La commission juridique et éthique de l’Académie Nationale de Chirurgie s’est penchée sur les différentes données scientifiques, articles et pratiques concernant la fin de vie en vue du projet de loi en préparation. Après environ huit mois de travaux, ses membres se disent en faveur d’un texte permettant le suicide assisté, si ce dernier protège la clause de conscience des médecins.
Fin de vie : l’euthanasie non, le suicide assisté oui
"Pourquoi l'académie de chirurgie se saisit de cette question ? Nous sommes toujours confrontés aux problèmes de la vie et de la mort. Il y a des décisions tout à fait importantes qui doivent être prises en nos âmes et consciences. Un projet ou une proposition de loi future nous intéresse ainsi au plus haut point", explique Pr Olivier Jardé, Président de l'Académie Nationale de Chirurgie lors du point presse de l’organisation tenu ce mercredi 28 février 2024.
Premier constat des chirurgiens ayant participé à la commission : "La loi de 2005 prolongée par celle de 2016 (Claeys-Leonetti, NDLR) - qui mettent en place les soins palliatifs ou encore l’endormissement pour supprimer les souffrances – sont des bonnes lois.
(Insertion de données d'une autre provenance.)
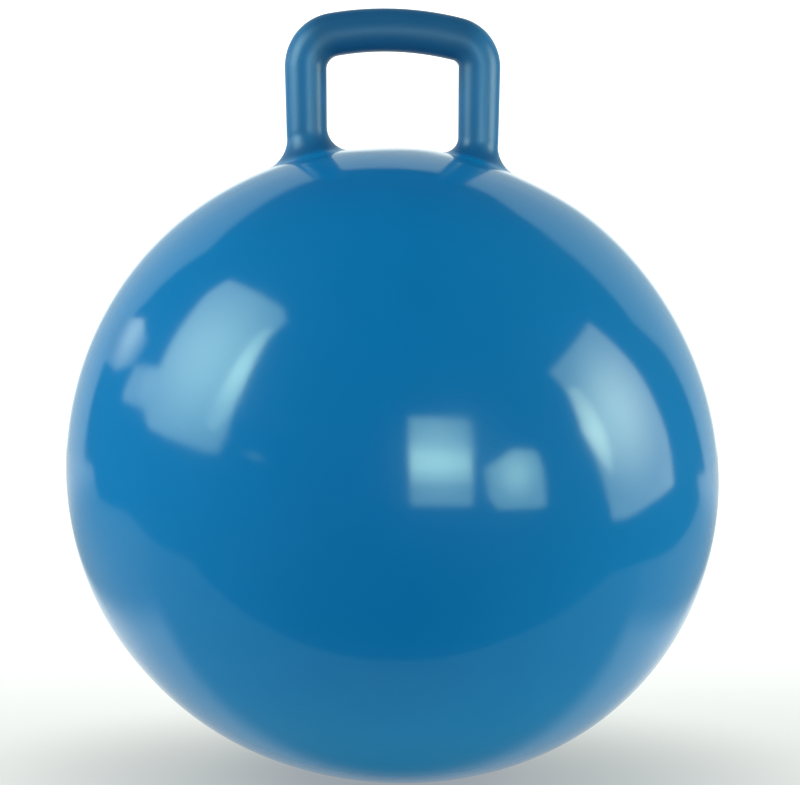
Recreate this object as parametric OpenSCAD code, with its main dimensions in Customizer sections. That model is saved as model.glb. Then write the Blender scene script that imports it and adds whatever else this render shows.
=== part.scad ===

Malheureusement, elles sont mal appliquées", indique le président. En effet, entre 20 et 25 départements ne disposent toujours pas de structures de soins palliatifs. Pour les membres du comité, il est indispensable que le dispositif prévu dans les texte soit généralisé à l’ensemble du territoire.
Toutefois, ils reconnaissent que même en présence d’un déploiement des soins palliatifs plus complet, la loi peut encore “évoluer” pour mieux répondre aux besoins d’accompagnement. S’ils se positionnent contre l’euthanasie active par le médecin, ils approuvent la mise en place d’un dispositif permettant le suicide assisté où la clause de conscience des professionnels de santé est respectée.
Après avoir passé en revue les différents dispositifs de suicide assisté appliqué dans le monde, les membres de la commission juridique et éthique de l’Académie Nationale de Chirurgie proposent de s'inspirer du protocole de l'Oregon.
Suicide assisté : en quoi consiste le protocole de l'Oregon ?
Le protocole de l'Oregon est appliqué dans cet État américain depuis presque 25 ans. Environ 2.400 personnes en ont bénéficié depuis son déploiement. "En 2022, ce sont 278 individus. Ce qui représente 0,6 % des décès de l'État. L’âge moyen est supérieur à 70 ans."
Ce dispositif répond à plusieurs préoccupations des chirurgiens, notamment en matière du respect de la clause de conscience des docteurs. "Il prévoit une prescription de produits comme des Benzodiazépines, Propofol ou Midazolam par un médecin, mais qui n’est pas forcément suivi d’un accompagnement médical. C’est-à-dire que le médecin peut le prescrire, mais il n’est pas obligé de faire l’administration", précise le président. Si cette dernière n’est pas faite par un professionnel de santé, le patient aura la possibilité de le faire seul ou de se tourner vers une association (à l’exemple de celles existantes en Suisse). Le Pr Olivier Jardé ajoute que les études américaines montrent que 54 % des décès surviennent sans présence médicale. "Par ailleurs, certains patients gardent l'ordonnance chez eux sans l'utiliser."
De plus, la prescription des produits nécessaires pour un suicide assisté repose sur plusieurs règles. Pour l’obtenir, le patient doit :
- avoir une maladie incurable diagnostiquée comme telle : le décès est attendu dans les 6 mois ;
- être majeur ;
- avoir une décision libre et éclairée ou des directives anticipées ;
- avoir des souffrances réfractaires : condition qui ne devrait pas se retrouver du fait des soins palliatifs ;
- ne pas souffrir de problèmes psychiques ou psychiatriques.
"Nous ne sommes pas opposés à la mise en place d’un dispositif suivant ce type de modalités. Toutefois, nous attendons d’avoir des précisions sur les modalités de la proposition de loi qui sera proposée, pour nous prononcer tant sur le fond que sur la forme", précise Pr Hubert Johanet, secrétaire perpétuel de l’ANC.
Pour l’Académie Nationale de Chirurgie, il est essentiel de se saisir de la question de l’accompagnement de la fin de vie. "Il y a un certain nombre de personnes françaises qui vont chercher des solutions ailleurs, notamment en Belgique ou en Suisse. Cela concerne entre 200 et 800 personnes par an. Cela peut paraître être un petit nombre de personnes concernées. Mais le problème reste là, donc dans le cadre de l’accompagnement des patients, il faut tenter de trouver une solution", rappelle le Pr Johanet.